* Exercise directions: Filter out everything except lines holding "objects".

* Given data:
##############################

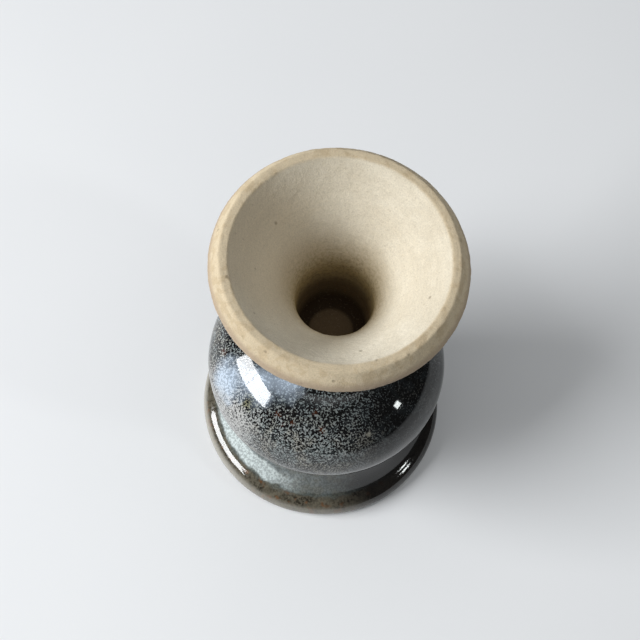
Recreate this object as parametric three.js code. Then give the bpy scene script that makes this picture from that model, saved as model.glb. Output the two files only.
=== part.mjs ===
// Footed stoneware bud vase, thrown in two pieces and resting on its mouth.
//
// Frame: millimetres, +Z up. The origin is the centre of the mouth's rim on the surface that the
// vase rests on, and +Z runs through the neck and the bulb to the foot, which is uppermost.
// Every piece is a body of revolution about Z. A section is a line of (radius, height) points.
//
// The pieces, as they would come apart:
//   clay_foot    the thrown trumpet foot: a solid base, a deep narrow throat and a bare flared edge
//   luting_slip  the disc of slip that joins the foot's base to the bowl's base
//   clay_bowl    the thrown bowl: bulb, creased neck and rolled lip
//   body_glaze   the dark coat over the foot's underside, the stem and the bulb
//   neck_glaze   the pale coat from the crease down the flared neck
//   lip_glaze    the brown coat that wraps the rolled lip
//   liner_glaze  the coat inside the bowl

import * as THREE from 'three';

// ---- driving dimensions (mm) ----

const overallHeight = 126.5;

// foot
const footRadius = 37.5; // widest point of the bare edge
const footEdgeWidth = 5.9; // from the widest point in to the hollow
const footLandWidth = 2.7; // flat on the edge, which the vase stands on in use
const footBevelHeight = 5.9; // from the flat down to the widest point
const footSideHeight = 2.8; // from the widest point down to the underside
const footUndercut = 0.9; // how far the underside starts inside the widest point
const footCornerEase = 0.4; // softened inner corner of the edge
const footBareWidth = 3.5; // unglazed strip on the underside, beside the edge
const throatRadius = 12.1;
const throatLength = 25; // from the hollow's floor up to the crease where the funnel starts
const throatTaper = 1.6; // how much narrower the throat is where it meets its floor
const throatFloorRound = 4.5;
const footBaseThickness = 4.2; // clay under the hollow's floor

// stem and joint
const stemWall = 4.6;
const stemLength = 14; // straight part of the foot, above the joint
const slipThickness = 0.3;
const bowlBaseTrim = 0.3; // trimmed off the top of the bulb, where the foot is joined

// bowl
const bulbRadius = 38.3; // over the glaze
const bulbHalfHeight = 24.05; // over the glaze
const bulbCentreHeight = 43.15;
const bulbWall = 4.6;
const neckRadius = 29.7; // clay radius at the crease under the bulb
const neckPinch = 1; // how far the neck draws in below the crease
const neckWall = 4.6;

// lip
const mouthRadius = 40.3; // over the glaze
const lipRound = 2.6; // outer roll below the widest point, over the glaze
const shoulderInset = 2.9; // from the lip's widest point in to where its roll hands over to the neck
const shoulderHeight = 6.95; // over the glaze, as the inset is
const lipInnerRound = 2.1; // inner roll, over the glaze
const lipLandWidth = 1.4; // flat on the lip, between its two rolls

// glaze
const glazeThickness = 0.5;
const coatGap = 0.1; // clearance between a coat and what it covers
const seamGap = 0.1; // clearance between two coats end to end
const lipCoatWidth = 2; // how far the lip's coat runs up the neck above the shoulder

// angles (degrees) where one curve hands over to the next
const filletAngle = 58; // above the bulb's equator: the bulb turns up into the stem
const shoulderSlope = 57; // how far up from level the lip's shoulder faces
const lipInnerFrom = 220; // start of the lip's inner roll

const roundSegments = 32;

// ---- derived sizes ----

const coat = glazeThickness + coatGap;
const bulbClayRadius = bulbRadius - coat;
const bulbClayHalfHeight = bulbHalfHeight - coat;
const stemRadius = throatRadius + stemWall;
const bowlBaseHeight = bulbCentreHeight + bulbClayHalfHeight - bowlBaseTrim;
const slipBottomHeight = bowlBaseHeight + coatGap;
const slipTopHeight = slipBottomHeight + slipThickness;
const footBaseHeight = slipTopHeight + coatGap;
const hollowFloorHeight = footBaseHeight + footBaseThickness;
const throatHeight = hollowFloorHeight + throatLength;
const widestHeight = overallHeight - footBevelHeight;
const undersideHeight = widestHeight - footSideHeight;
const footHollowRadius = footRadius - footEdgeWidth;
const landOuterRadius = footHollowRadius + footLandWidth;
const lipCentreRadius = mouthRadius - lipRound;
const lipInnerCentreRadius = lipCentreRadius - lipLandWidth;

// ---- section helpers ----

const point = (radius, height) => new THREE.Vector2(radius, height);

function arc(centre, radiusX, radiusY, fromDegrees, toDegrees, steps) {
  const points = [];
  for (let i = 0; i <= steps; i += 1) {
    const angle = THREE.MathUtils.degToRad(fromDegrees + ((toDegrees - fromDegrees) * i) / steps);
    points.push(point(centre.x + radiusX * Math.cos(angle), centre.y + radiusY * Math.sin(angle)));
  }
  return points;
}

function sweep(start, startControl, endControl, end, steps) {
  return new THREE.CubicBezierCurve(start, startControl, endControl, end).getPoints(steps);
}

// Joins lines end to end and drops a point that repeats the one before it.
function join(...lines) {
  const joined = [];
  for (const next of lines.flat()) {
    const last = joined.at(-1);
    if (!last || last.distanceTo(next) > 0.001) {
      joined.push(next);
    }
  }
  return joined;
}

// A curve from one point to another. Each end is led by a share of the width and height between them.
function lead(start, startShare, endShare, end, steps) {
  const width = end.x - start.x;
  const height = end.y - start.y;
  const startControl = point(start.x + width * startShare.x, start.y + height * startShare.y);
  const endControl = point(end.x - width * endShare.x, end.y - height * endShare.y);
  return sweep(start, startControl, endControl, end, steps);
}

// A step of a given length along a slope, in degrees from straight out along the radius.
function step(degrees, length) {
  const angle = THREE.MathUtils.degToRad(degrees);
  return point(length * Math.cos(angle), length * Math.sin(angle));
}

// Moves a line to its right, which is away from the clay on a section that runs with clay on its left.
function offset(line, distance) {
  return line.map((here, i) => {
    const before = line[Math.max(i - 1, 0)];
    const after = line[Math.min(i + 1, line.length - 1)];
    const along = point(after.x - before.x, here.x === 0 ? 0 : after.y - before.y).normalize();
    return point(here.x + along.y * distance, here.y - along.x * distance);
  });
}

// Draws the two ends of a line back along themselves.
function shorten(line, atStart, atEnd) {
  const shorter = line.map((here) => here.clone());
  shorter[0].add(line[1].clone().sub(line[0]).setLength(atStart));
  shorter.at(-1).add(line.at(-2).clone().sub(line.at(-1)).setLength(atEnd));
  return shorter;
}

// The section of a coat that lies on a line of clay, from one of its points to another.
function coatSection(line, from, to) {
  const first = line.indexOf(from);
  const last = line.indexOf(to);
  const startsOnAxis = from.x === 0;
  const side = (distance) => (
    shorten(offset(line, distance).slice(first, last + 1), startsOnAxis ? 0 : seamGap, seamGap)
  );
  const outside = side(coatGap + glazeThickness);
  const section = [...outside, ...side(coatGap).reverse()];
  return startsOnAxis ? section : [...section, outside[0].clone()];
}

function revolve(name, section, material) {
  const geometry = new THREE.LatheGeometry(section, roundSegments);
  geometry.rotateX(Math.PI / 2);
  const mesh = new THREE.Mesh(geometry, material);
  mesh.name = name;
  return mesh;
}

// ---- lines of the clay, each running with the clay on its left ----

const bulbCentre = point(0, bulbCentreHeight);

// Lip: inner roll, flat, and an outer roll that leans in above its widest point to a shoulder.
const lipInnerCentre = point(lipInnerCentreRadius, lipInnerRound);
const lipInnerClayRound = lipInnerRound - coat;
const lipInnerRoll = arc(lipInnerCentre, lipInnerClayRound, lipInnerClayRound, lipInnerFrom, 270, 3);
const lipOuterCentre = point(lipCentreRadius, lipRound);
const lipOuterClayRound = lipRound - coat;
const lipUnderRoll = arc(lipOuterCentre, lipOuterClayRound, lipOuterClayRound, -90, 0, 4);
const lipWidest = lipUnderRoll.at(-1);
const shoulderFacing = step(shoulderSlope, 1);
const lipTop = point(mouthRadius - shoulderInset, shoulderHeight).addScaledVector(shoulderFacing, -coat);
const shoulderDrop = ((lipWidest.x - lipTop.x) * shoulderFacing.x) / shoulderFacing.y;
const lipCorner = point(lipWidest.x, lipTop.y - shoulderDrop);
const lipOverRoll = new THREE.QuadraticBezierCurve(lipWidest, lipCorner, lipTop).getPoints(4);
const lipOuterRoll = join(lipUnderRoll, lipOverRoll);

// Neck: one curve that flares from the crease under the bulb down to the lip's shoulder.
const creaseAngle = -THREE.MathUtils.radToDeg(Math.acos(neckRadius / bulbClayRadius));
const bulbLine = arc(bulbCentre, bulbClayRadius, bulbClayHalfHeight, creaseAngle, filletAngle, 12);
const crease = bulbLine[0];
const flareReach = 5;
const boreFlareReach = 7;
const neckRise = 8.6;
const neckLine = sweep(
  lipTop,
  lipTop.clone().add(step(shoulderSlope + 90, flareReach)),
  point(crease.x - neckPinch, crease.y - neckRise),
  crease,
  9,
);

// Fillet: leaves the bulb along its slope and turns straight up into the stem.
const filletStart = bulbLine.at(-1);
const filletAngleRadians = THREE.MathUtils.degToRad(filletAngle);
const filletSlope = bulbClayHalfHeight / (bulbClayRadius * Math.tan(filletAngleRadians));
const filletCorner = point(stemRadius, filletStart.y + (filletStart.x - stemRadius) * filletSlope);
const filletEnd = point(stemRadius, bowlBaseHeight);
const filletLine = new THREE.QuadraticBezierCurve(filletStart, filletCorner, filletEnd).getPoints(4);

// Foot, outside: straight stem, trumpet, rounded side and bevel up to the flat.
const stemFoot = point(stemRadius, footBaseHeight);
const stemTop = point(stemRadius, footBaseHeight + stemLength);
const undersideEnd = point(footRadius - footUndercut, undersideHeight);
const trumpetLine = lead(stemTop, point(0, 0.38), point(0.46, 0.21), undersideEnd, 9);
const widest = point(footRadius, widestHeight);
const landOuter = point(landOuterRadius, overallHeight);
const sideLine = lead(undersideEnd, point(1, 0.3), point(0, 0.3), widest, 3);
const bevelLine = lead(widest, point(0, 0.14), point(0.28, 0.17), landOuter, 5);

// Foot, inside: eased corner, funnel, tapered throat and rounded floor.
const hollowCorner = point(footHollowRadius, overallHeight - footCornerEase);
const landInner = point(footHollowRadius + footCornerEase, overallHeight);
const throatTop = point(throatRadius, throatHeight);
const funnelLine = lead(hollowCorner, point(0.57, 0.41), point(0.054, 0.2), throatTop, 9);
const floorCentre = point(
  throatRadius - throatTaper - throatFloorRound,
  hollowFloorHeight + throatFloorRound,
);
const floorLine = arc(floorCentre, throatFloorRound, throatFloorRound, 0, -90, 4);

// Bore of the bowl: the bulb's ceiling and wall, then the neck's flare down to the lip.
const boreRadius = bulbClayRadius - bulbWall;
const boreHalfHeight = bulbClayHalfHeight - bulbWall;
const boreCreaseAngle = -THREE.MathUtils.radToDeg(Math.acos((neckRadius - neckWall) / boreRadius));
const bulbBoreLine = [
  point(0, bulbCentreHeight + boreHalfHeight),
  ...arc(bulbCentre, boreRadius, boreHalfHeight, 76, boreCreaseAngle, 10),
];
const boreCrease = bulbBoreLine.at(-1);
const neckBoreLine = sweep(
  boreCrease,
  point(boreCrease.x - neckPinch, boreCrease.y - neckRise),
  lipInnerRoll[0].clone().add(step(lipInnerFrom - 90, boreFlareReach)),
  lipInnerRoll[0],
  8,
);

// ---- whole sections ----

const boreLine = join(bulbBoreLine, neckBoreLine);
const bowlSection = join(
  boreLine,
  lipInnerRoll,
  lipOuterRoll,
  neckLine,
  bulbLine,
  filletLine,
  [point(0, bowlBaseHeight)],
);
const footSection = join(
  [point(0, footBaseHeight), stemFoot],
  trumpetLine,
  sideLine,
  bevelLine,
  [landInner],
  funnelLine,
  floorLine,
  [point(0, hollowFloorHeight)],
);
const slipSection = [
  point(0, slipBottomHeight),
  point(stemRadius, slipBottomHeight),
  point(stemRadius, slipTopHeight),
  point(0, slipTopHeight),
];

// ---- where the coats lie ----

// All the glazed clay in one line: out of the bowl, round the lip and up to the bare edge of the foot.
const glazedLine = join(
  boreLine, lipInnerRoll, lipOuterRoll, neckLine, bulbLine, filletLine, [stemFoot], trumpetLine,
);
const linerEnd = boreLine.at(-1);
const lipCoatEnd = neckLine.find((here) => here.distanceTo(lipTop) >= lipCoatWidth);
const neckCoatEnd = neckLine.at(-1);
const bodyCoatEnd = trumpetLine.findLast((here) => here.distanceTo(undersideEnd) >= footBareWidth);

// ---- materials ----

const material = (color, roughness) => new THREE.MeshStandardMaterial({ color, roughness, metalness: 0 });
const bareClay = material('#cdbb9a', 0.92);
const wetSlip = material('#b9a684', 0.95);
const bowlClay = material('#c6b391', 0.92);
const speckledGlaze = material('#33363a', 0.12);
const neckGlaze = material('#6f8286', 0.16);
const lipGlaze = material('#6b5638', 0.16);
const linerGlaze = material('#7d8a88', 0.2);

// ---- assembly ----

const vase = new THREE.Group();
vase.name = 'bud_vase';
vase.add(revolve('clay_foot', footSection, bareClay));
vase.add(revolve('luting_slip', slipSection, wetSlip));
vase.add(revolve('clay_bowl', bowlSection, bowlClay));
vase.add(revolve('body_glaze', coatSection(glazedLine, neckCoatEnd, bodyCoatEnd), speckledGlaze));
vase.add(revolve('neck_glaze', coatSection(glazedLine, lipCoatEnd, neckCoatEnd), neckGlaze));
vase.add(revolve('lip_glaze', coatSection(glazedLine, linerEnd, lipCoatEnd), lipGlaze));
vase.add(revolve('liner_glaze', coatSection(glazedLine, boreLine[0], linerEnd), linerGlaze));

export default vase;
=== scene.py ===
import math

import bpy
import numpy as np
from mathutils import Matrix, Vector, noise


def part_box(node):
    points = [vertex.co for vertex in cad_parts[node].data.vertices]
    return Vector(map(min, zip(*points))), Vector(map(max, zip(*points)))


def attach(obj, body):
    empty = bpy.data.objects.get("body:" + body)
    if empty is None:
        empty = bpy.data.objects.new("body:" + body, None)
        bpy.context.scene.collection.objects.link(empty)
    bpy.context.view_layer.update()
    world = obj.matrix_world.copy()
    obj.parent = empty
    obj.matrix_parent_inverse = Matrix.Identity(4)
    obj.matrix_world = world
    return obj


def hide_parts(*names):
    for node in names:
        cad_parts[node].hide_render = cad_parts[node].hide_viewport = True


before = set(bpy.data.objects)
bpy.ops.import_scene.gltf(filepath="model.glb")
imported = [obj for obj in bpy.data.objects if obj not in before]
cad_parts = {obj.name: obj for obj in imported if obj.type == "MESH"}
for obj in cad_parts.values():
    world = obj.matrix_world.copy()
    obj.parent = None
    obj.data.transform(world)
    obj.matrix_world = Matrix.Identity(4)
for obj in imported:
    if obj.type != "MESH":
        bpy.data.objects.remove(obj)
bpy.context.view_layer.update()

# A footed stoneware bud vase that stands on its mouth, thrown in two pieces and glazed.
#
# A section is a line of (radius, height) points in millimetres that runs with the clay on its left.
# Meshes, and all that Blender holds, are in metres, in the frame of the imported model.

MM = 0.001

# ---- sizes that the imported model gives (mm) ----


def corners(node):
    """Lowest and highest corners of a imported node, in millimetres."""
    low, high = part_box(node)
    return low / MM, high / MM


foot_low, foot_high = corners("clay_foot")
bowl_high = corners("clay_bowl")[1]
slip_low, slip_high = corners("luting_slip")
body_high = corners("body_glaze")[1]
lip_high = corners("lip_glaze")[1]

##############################

* Final result:
    empty = bpy.data.objects.get("body:" + body)
        empty = bpy.data.objects.new("body:" + body, None)
        bpy.context.scene.collection.objects.link(empty)
before = set(bpy.data.objects)
imported = [obj for obj in bpy.data.objects if obj not in before]
        bpy.data.objects.remove(obj)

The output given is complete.